The much-anticipated final episode was watched by an estimated 76 million viewers. Advertisers paid the then-record sum of $1.7 million for a 30-second spot in the show.



The 180 episodes of Seinfeld continue to air in syndication around the world.



May 15, 1970



Get Smart's last episode airs.



Get Smart satirized the secret agent genre. Created by Mel Brooks with Buck Henry, the show starred Don Adams as Maxwell Smart, Agent 86, Barbara Feldon as Agent 99, and Edward Platt as the Chief of CONTROL, a secret American government counter-espionage agency. Henry said the creation of this show came from a request by Daniel Melnick, who was a partner, along with Leonard B. Stern and David Susskind, of the show's production company, Talent Associates, to capitalize on "the two biggest things in the entertainment world today"—James Bond and Inspector Clouseau.[2] Brooks said: "It's an insane combination of James Bond and Mel Brooks comedy."



The series was broadcast on NBC-TV from September 18, 1965, to April 12, 1969, after which it moved to CBS-TV for its final season, running from September 26, 1969, to September 11, 1970. 138 episodes were produced. The series won seven Emmy Awards, and it was nominated for another fourteen Emmys, as well as two Golden Globe Awards. In 1995, the series was briefly restarted, starring Adams and Feldon, with Andy Dick as Max's and 99's son.

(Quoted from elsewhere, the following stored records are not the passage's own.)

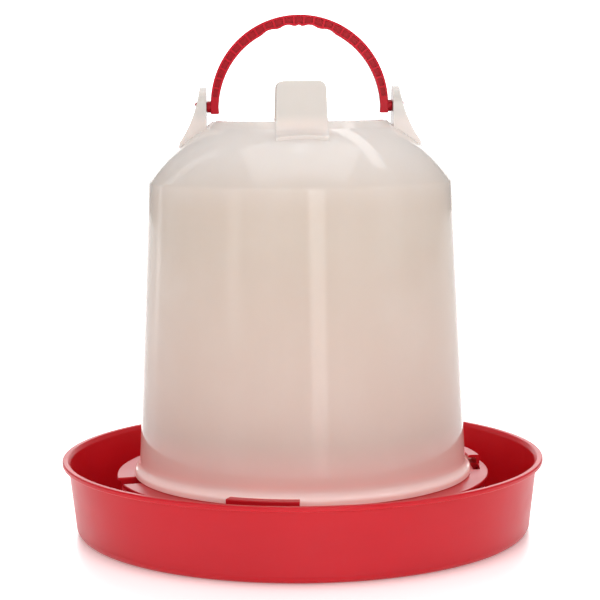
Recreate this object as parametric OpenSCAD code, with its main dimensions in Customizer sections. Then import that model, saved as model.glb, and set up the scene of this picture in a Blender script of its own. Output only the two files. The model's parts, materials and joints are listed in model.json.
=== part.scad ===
/* [Tray] */
// Outside diameter of the drinking tray over its lip
tray_d = 360; // [350:1:370]
// Height of the tray to the top of its lip
tray_h = 55.5; // [54:0.5:60]
// Wall and floor thickness of the tray
tray_wall = 2.6; // [2.4:0.1:2.8]
// Height of the shelf that the reservoir stands on
shelf_z = 42.5; // [42:0.5:44]
// Outside radius of the shelf
shelf_r = 139.6; // [138.5:0.1:140.5]
// Width of the water channel cut across the shelf
channel_w = 22; // [16:1:24]
// Depth of the water channel below the shelf
channel_depth = 8.5; // [7:0.5:10]

/* [Bayonet] */
// Height of each hook above the shelf
hook_h = 6.4; // [6:0.1:8]
// Angle that each hook covers
hook_span = 22; // [18:1:24]

/* [Reservoir] */
// Outside radius of the reservoir wall just above its foot flange
body_bottom_r = 122.2; // [121.8:0.1:122.6]
// Outside radius of the reservoir wall at the shoulder
body_top_r = 111.9; // [110:0.1:113]
// Height of the shoulder above the floor
shoulder_z = 260.5; // [256:0.5:262]
// Wall thickness of the reservoir
body_wall = 2.2; // [2:0.1:2.4]
// Outside radius of the foot flange
flange_r = 126.4; // [126.2:0.1:126.8]

/* [Feet and ears] */
// Height of the flat crown of the dome
crown_z = 305.5; // [304:0.1:306]
// Height of the two filling feet
foot_top_z = 334; // [332:0.5:336]
// Width of each filling foot at its top
foot_w = 34.5; // [32:0.5:38]
// Height of the two handle ears
ear_top_z = 330; // [328:0.5:332]
// Width of each ear where it grows out of the dome
ear_base_w = 46; // [40:1:50]

/* [Handle] */
// Height of the handle's pivot axis
pivot_z = 315.4; // [315:0.1:316]
// Outside radius of the handle's arch
bail_r = 66.8; // [66:0.1:67]
// Radial thickness of the arch at its crown
bail_t = 8.2; // [7.5:0.1:8.5]
// Depth of the arch from front to back
bail_depth = 10; // [9:0.5:11]
// Diameter of the pivot pins
pin_d = 7.05; // [6.5:0.05:7.5]

/* [Hidden] */
$fn = 96;
hook_count = 3;
hook_pitch = 360 / hook_count;

// Tray wall and lip
tray_r = tray_d / 2;
lip_w = 4.4;
lip_h = 3.6;
lip_round = 1.3;
wall_top_r = tray_r - lip_w;
wall_bottom_r = tray_r - 9.6;
corner_r = 7;
stand_r = wall_bottom_r - corner_r;
stand_w = 7;
stand_step = 0.8;
// Tray pedestal and deck
pedestal_r = shelf_r - 2.6;
deck_step_r = 104;
deck_drop = 4.5;
rib_count = 6;
rib_t = 2;
rib_h = 8;
rib_offset = 35;
rib_inner_r = 20;
channel_angle = 194;
channel_inner_r = 100;
channel_floor_z = shelf_z - channel_depth;
// Hooks on the shelf, each with a slot in front of its open end
hook_start = 5.8;
hook_outer_r = 136.4;
hook_wall_r = 134;
hook_inner_r = 127.9;
hook_plate = 2.2;
hook_root = 0.5;
stop_span = 1.2;
stop_inset = 0.1;
slot_inner_r = 128.4;
slot_outer_r = 134;
slot_span = 10;
slot_skirt = 7;
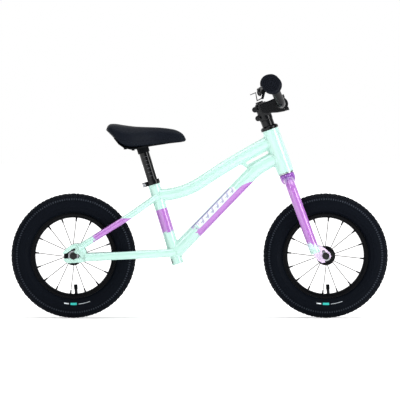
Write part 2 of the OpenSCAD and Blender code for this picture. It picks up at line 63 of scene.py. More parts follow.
class Field:
    """A number that a material's nodes compute; arithmetic on it adds nodes."""

    def __init__(self, tree, socket):
        self.tree = tree
        self.socket = socket

    def math(self, kind, *others):
        node = self.tree.nodes.new("ShaderNodeMath")
        node.operation = kind
        for socket, value in zip(node.inputs, (self, *others)):
            plug(self.tree, value, socket)
        return Field(self.tree, node.outputs[0])

    def __add__(self, other):
        return self.math("ADD", other)

    def __sub__(self, other):
        return self.math("SUBTRACT", other)

    def __mul__(self, other):
        return self.math("MULTIPLY", other)

    def flip(self):
        return self.math("MULTIPLY_ADD", -1.0, 1.0)

    def either(self, other):
        return self.math("MAXIMUM", other)

    def step(self, low, high):
        """0 below low and 1 above high, with a soft edge between them."""
        node = self.tree.nodes.new("ShaderNodeMapRange")
        node.interpolation_type = "SMOOTHSTEP"
        for socket, value in zip(node.inputs, (self, low, high, 0.0, 1.0)):
            plug(self.tree, value, socket)
        return Field(self.tree, node.outputs[0])

    def within(self, low, high, soft=0.3):
        return self.step(low - soft, low + soft) * self.step(high - soft, high + soft).flip()

    def stripes(self, pitch, share, soft=0.04):
        """Repeats every pitch: 1 over the first share of it."""
        part = (self * (1 / pitch)).math("FRACT")
        return part.step(share - soft, share + soft).flip()


def plug(tree, value, socket):
    if isinstance(value, Field):
        tree.links.new(value.socket, socket)
    else:
        socket.default_value = value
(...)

Four feature-length movie versions of the "Get Smart" idea have been produced: first, with part of the original cast in 1980's The Nude Bomb, which was also called The Return Of Maxwell Smart, then in the 1989 ABC TV Movie Get Smart, Again!, and most recently, in a 2008 film adaptation starring Steve Carell, Anne Hathaway, Dwayne Johnson and Alan Arkin, which also spawned a spin-off film, Get Smart's Bruce and Lloyd: Out of Control.

To quote the Bicentennial Minute, "And that's the way it was".